Pretoria News reports
Pretoria – Four men’s dreams to be enlisted in the SANDF as air force cadets were dashed when they were kicked out of the training programme after cannabis was detected in their blood.
However, the four took the SANDF to court, claiming that the minister and the department did not “respect” their right to use this substance in the privacy of their home.
The four launched an urgent application in the Gauteng High Court, Pretoria, to overturn the SANDF’s refusal to admit them to the training programme.
They claimed that they were called at short notice to report to the air force base, prior to each of them having consumed some cannabis at home.
While some said it was done for recreational purposes, others claimed they had consumed the cannabis for medical reasons. But they told the court, it did not matter, as this was done within the law, at their private homes.
They applied in June last year to the SAAF to enlist as cadets for the 2022 intake in the military skills development system training programme.
It is a two-year programme with an important component called Basic Military Training. Permanent and temporary commissions are only conferred on selected candidates who must have completed the component.

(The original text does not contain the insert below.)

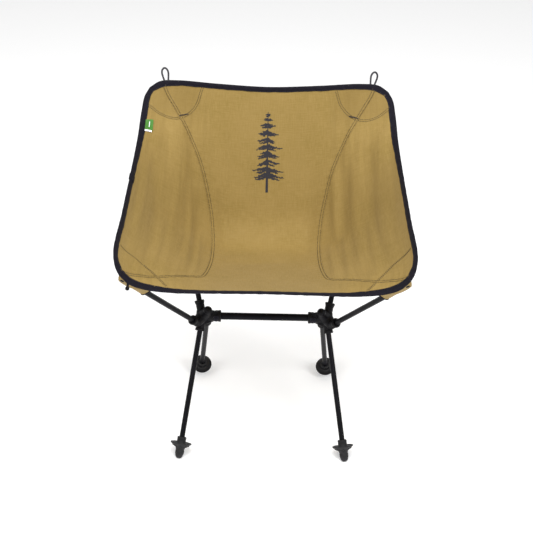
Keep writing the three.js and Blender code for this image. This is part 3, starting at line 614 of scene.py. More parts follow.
# folds in the cloth: from (s, t), to (s, t), half width, height
folds = [
    ((-0.72, 0.86), (-0.63, 0.14), 22, 6.5), ((-0.585, 0.62), (-0.55, 0.18), 7, 3.4),
    ((-0.89, 0.66), (-0.84, 0.14), 12, 3.0), ((-0.50, 0.46), (-0.475, 0.15), 5, 2.4),
    ((-0.76, 0.46), (-0.73, 0.12), 6, 2.2), ((-0.655, 0.88), (-0.63, 0.64), 8, 1.8),
    ((-0.36, 0.62), (-0.30, 0.44), 9, -1.4), ((-0.92, 0.62), (-0.90, 0.20), 8, 2.2),
    ((0.515, 0.72), (0.525, 0.44), 8, 3.8), ((0.69, 0.80), (0.655, 0.20), 14, 5.6),
    ((0.86, 0.78), (0.82, 0.18), 13, 4.2), ((0.48, 0.42), (0.475, 0.16), 6, 2.8),
    ((0.585, 0.44), (0.56, 0.14), 6, 2.8), ((0.75, 0.44), (0.73, 0.12), 6.5, 2.4),
    ((0.36, 0.62), (0.30, 0.42), 9, -1.4), ((0.66, 0.90), (0.60, 0.70), 8, 2.2),
    ((-0.20, 0.33), (0.24, 0.36), 18, -1.4), ((-0.62, 0.955), (-0.56, 0.90), 8, -1.4),
    ((0.62, 0.955), (0.57, 0.90), 8, -1.4),
    ((-0.82, 0.14), (-0.96, 0.10), 10, 1.2), ((0.82, 0.14), (0.96, 0.10), 10, 1.2),
    ((-0.28, 0.80), (-0.20, 0.55), 22, -1.0), ((0.26, 0.78), (0.20, 0.52), 22, -1.0),
]
# where the binding holds the cloth flat, as places s and t, and how soon the folds fade there
held = {"side": 0.952, "sideFade": 0.06, "front": 0.022, "top": 0.978, "fade": 0.045}


def wrinkle(s, t):
    s, t = np.broadcast_arrays(np.asarray(s, float), np.asarray(t, float))
    flat = np.stack([s, t], -1).reshape(-1, 2) * flatScale
    height = np.zeros(len(flat))
    for start, end, width, rise in folds:
        a, b = np.array(start) * flatScale, np.array(end) * flatScale
        run = b - a
        k = ((flat - a) @ run) / (run @ run)
        near = a + np.clip(k, 0, 1)[:, None] * run
        aside = np.linalg.norm(flat - near, axis=1)
        taper = 0.35 + 0.65 * np.sin(np.pi * np.clip(k, 0, 1)) ** 0.8
        height += rise * taper * np.exp(-(aside / width) ** 2)
    u, v = flat.T
    wing = np.clip((np.abs(s).ravel() - 0.35) / 0.2, 0, 1)
    height += wing * (0.45 * np.sin(u / 9.5 + np.sin(v / 61) * 1.7) * np.sin(v / 47 + u / 70 + 0.6)
                      + 0.3 * np.sin(u / 5.3 - v / 90 + 2.1) * np.sin(v / 33 + 1.1))
    height += (1 - wing) * 0.35 * np.sin(u / 26 + 0.7) * np.sin(v / 38 + u / 55 + 1.9)
    folded = np.stack([np.abs(u), v], -1)
    gap, reach = nearestOnPath(folded, seamSamples[::3])
    pucker = np.sin(reach * 2 * np.pi / seam["puckerPitch"] + np.sin(reach / 31) * 2)
    height += seam["pucker"] * pucker * np.exp(-(gap / seam["puckerWidth"]) ** 2)
    inside = np.minimum((held["side"] - np.abs(s)) / held["sideFade"],
                        np.minimum(t - held["front"], held["top"] - t) / held["fade"])
    return height.reshape(s.shape) * smoothStep(inside)


def clothPoint(s, t, lift=0.0):
    rise = (wrinkle(s, t) + lift) * mm
    return slingPoint(s, t) + slingNormal(s, t) * rise[..., None]


def gridFaces(rows, columns, flip=False, first=0):
    j, i = np.meshgrid(np.arange(rows - 1), np.arange(columns - 1), indexing="ij")
    a = (first + j * columns + i).ravel()
    faces = np.stack([a, a + 1, a + columns + 1, a + columns], -1)
    return (faces[:, ::-1] if flip else faces).tolist()


def clothSheet(name, blocks, lift, thick):
    # blocks are grids of places (s, t) on the sling; shared edges are merged
    points, faces, uv = [], [], []
    for grid, flip in blocks:
        s, t = grid[..., 0], grid[..., 1]
        rise = lift(s, t)
        faces += gridFaces(*s.shape, flip, sum(len(p) for p in points))
        points.append(clothPoint(s, t, rise).reshape(-1, 3))
        uv.append((grid * flatScale * mm).reshape(-1, 2))
    piece = newPiece(name, np.vstack(points), faces, np.vstack(uv))
    editAll(piece)
    bpy.ops.mesh.remove_doubles(threshold=2e-5)
    bpy.ops.object.mode_set(mode="OBJECT")
    applyModifier(piece, "SOLIDIFY", thickness=thick * mm, offset=-1, use_even_offset=True)
    return piece


clothThick = 0.8


def seamLift(cut, height, reach):
    # the cloth raised or sunk along its cut edge at the seam
    def lift(s, t):
        flat = (np.stack([np.abs(s), t], -1) * flatScale).reshape(-1, 2)
        gap = nearestOnPath(flat, cut[::2] * flatScale)[0].reshape(s.shape)
        return height * smoothStep(reach - gap / seam["riseWidth"])
    return lift


def seatPanelCloth():
    panel = {"across": 40, "outer": 64, "stripRows": 20, "backRows": 150}
    cut, corner = seamOffset(seam["lap"])
    lower, upper = cut[:corner + 1][::-1], cut[corner:]
    cornerS, cornerT = cut[corner]
    inner = np.linspace(0, 1, panel["across"]) ** 0.92 * cornerS
    outer = cornerS + np.linspace(0, 1, panel["outer"] + 1)[1:] * (1 - cornerS)
    outerTop = np.interp(outer, lower[:, 0], lower[:, 1])
    half = np.concatenate([inner, outer])
    top = np.concatenate([np.full(len(inner), cornerT), outerTop])
    columns = np.concatenate([-half[:0:-1], half])
    tops = np.concatenate([top[:0:-1], top])
    rows = np.linspace(0, 1, panel["stripRows"])[:, None]
    strip = np.stack([columns + 0 * rows, tops * rows], -1)
    t = cornerT + np.linspace(0, 1, panel["backRows"])[:, None] * (1 - cornerT)
    side = np.interp(t, upper[:, 1], upper[:, 0])
    share = np.concatenate([-inner[:0:-1], inner])[None] / cornerS
    back = np.stack([side * share, t + 0 * share], -1)

    lift = seamLift(cut, seam["rise"], seam["riseReach"])
    piece = clothSheet("seatPanelCloth", [(strip, False), (back, False)], lift, clothThick)
    return finishPiece(piece, "seat_frame", oxford, ["seat_panel"], 60)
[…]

The four underwent psychometric evaluation tests and medical fitness tests in their respective provinces.
As stated on the application form, they were informed that if they have not been contacted by the end of December, they should consider their applications unsuccessful.
The candidates did not receive any feedback and regarded their applications as unsuccessful.

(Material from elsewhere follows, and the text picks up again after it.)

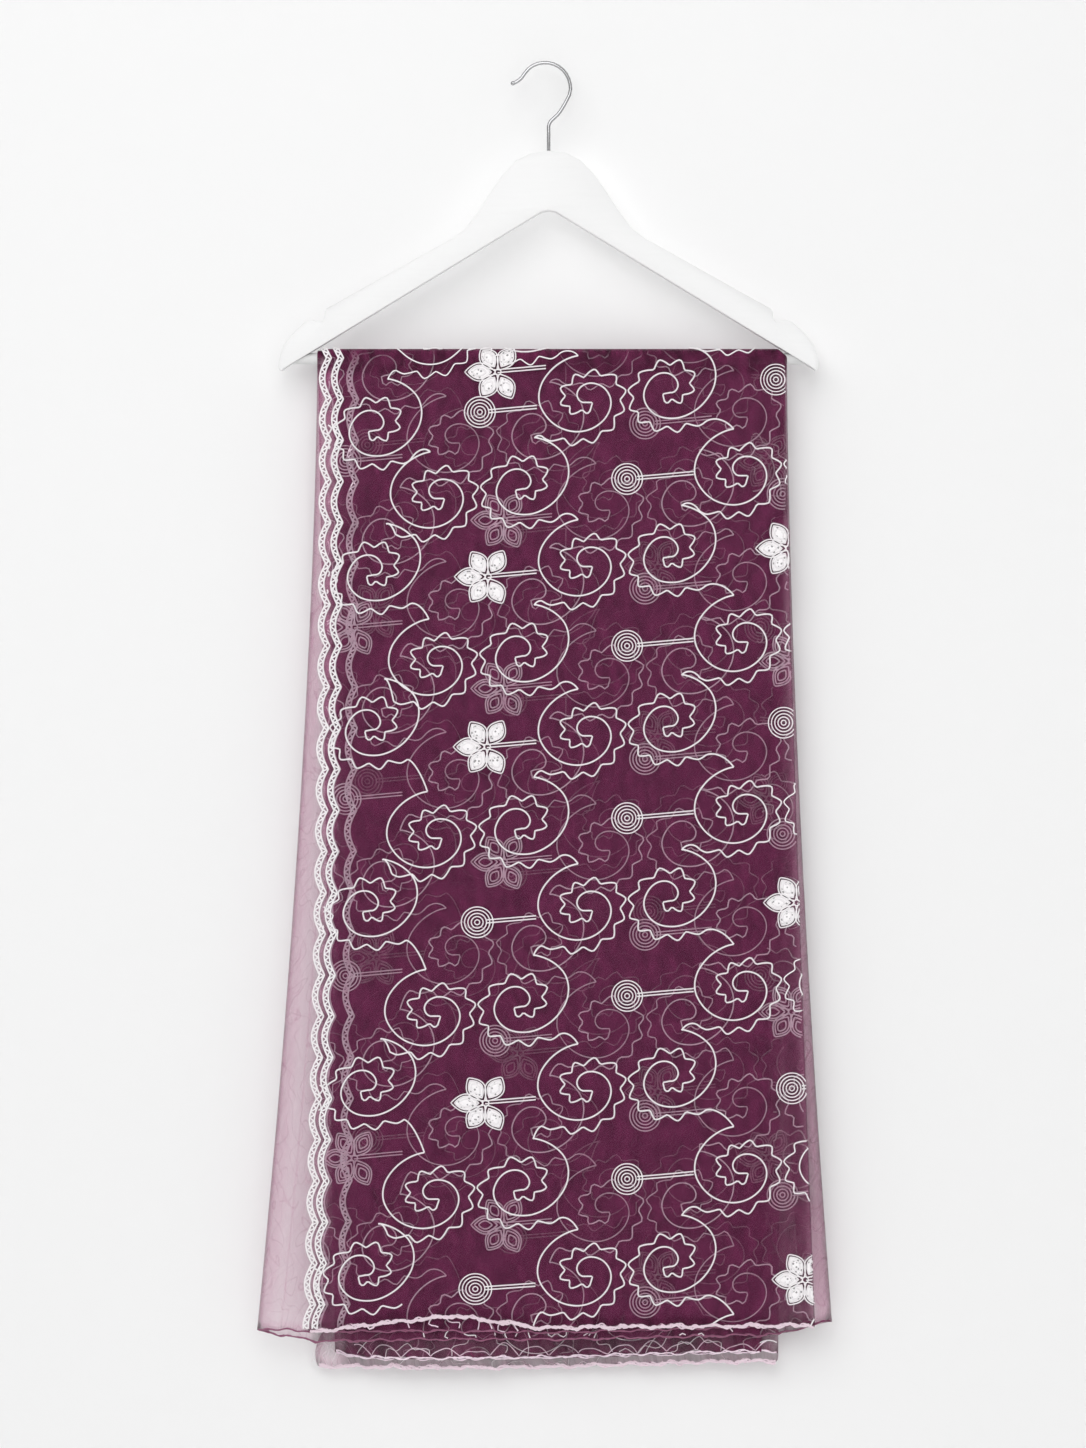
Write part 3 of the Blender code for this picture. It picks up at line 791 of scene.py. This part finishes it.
def petal_fills(side, layer, flowers, lift, surface, name):
    """Crowned plates of dense stitch inside the petals."""
    def on_layer(x, line_drop, height):
        return sewn_points(side, layer, spread(side, layer, x, line_drop), line_drop, height).tolist()

    points, faces = [], []
    rings = (1.0, 0.66, 0.33)
    for (centre, drop), petal in itertools.product(flowers, range(len(PETAL_ANGLES))):
        outline = np.stack(petal_outline(petal, PETAL_FILL), axis=-1)
        middle = outline.mean(axis=0)
        first, count = len(points), len(outline) - 1
        for share in rings:
            ring = middle + (outline[:-1] - middle) * share
            height = lift + PETAL_CROWN * (1 - share ** 2)
            points.extend(on_layer(centre + ring[:, 0], drop + ring[:, 1], height))
        points.extend(on_layer(centre + middle[:1], drop + middle[1:], lift + PETAL_CROWN))
        last, top = first + (len(rings) - 1) * count, first + len(rings) * count
        for j in range(count):
            beside = (j + 1) % count
            faces.extend((start + j, start + beside, start + beside + count, start + j + count)
                         for start in range(first, last, count))
            faces.append((last + j, last + beside, top))
    return mesh_object(name, points, faces, surface)


# Pieces

def cloth_rows():
    """Rows from the front hem over the bar to the back hem: (side, bend, t, distance along the cloth)."""
    rows = []
    for t in np.linspace(1.0, 0.0, 196):
        rows.append((FRONT, math.pi / 2, t, -t * FRONT_LENGTH - HALF_TURN))
    for bend in np.linspace(80, 0, 9):
        rows.append((FRONT, math.radians(bend), 0.0, -HALF_TURN * bend / 90))
    for bend in np.linspace(10, 80, 8):
        rows.append((BACK, math.radians(bend), 0.0, HALF_TURN * bend / 90))
    for t in np.linspace(0.0, 1.0, 202):
        rows.append((BACK, math.pi / 2, t, t * BACK_LENGTH + HALF_TURN))
    return rows


def scallop(drop):
    """Sideways shift of a tape: arcs bulge to the free edge, cusps point into the cloth."""
    return SCALLOP_DEPTH * (0.5 - np.abs(np.sin(math.pi * drop / SCALLOP_LENGTH)))


def half_turn(x, direction, turn, height, layer):
    """Rounded fold between two layers, as three points of a half circle."""
    for i in (1, 2, 3):
        angle = math.pi * i / 4
        yield x + direction * turn * math.sin(angle), height + 0.5 * math.cos(angle), layer, 1.0


def cloth_section(side, bend, t):
    """Across one row: (x, height in layers, layer, edge mark from 0 to 1)."""
    inset = crest_inset(bend)
    left = float(edge_x(FACE_LEFT, side, t)) + (scallop(t * FRONT_LENGTH) if t > 0 else 0.0)
    fold = float(edge_x(FACE_FOLD, side, t)) - inset
    inner = float(edge_x(INNER_FOLD, side, t))
    right = float(edge_x(INNER_RIGHT, side, t)) - inset
    lip = LIP_WIDTH * min(1.0, 0.25 + t * 1.5)
    turn = FOLD_TURN_TOP + FOLD_TURN_GROWTH * t
    section = []
    for u in np.linspace(0, 1, 46):
        section.append((left + (fold - turn - left) * u, 2.0, 2, max(0.0, 1 - u * 90, 1 - (1 - u) * 45)))
    section.extend(half_turn(fold - turn, 1, turn, 1.5, 2))
    for u in np.linspace(0, 1, 33):
        section.append((fold - turn + (inner + OLD_FOLD_STRIP - fold + turn) * u, 1.0, 1,
                        max(0.0, 1 - u * 35)))
    # An old fold line shows as a faint stripe 20 mm inside the inner fold
    for step, mark in ((0.0212, 0.0), (0.0200, 0.45), (0.0188, 0.0), (0.0120, 0.0), (0.0045, 0.0)):
        section.append((inner + step, 1.0, 1, mark))
    section.append((inner + turn, 1.0, 1, 1.0))
    section.extend(half_turn(inner + turn, -1, turn, 0.5, 1))
    for u in np.linspace(0, 1, 36):
        section.append((inner + turn + (right - 2 * turn - inner) * u, 0.0, 0,
                        max(0.0, 1 - u * 35, 1 - (1 - u) * 35)))
    section.append((right, 0.2, 0, 1.0))
    for u in np.linspace(0, 1, 6):
        section.append((right - turn - (lip - turn) * u, 0.4, 0, max(0.0, 1 - u * 5) * 0.8))
    return section


def cloth_density(settings, side, t, x, layers, edges, crowding):
    """How much a row hides: little in the plain margins, more along folds, hems and the bar."""
    left = max(edge_x(FACE_LEFT, side, t), edge_x(INNER_FOLD, side, t)) + 0.004
    right = edge_x(FACE_FOLD, side, t) - 0.001
    inside = smoothstep((x - left) / 0.004) * smoothstep((right - x) / 0.004)
    sewn = np.where(layers == 2, settings.net_opacity, settings.inner_net_opacity)
    base = settings.margin_opacity + (sewn - settings.margin_opacity) * inside + 0.08 * (x > right)
    return np.minimum(0.95, base + (0.30 * edges + 0.45 * crowding) * (1 - base))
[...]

The four used cannabis either for “medicinal purposes and/or recreational purposes” at their respective homes during January and February this year.
According to them, they were unexpectedly contacted and told to report at short notice for duty at the Swartkop Air Force Base.
While there, the military police arrived with a canine unit to search for illicit substances like drugs and cannabis. This was after officers at the base said they had sniffed cannabis in the air near some tents.
The canine unit called out two of the selected members of the programme, but after a search was conducted, there was not enough evidence to confirm whether the traces found were traces of illicit substances.
The cadets were later instructed to undergo blood and urine tests for illicit drugs, due to the suspicion of drug use in the camp.
A private laboratory was approached to test the blood and urine samples. Because of the number of tests that had to be done, the decision was taken to proceed with the training while the testing was done and all departed to Hoedspruit.
In March, the applicants and two other cadets were told that they had tested positive for cannabis. They were told to withdraw themselves from training due to medical reasons.
They were transported to Pretoria and claimed to have been under the impression that they would be re-evaluated in Pretoria.
However, they were told to call their parents to collect them on the way to Pretoria. They were dropped off outside the air force base.
The SANDF said they never disclosed on their application questionnaires that they had used cannabis.
After testing positive, their medical classification had changed to temporary unfit (for six months). The SANDF said the applicants were not dismissed in terms of labour practices but were withdrawn from the programme due to medical reasons.
The applicants lodged complaints with the Military Ombud and last month they approached the same pathology laboratory for a re-evaluation, and their results were negative.
They claimed that the SANDF discharged them for exercising their fundamental right to privacy before commencing training and gaining employment with the department.
Their stance is that they were entitled to use cannabis for medicinal or recreational purposes in the privacy of their own homes.
They contend that the cannabis detected in their urine and blood samples was present in their systems because they ingested the drug at their respective homes before reporting to Swartkop.
The judge, however, said they first had to wait for the Military Ombudsman’s decision before turning to court.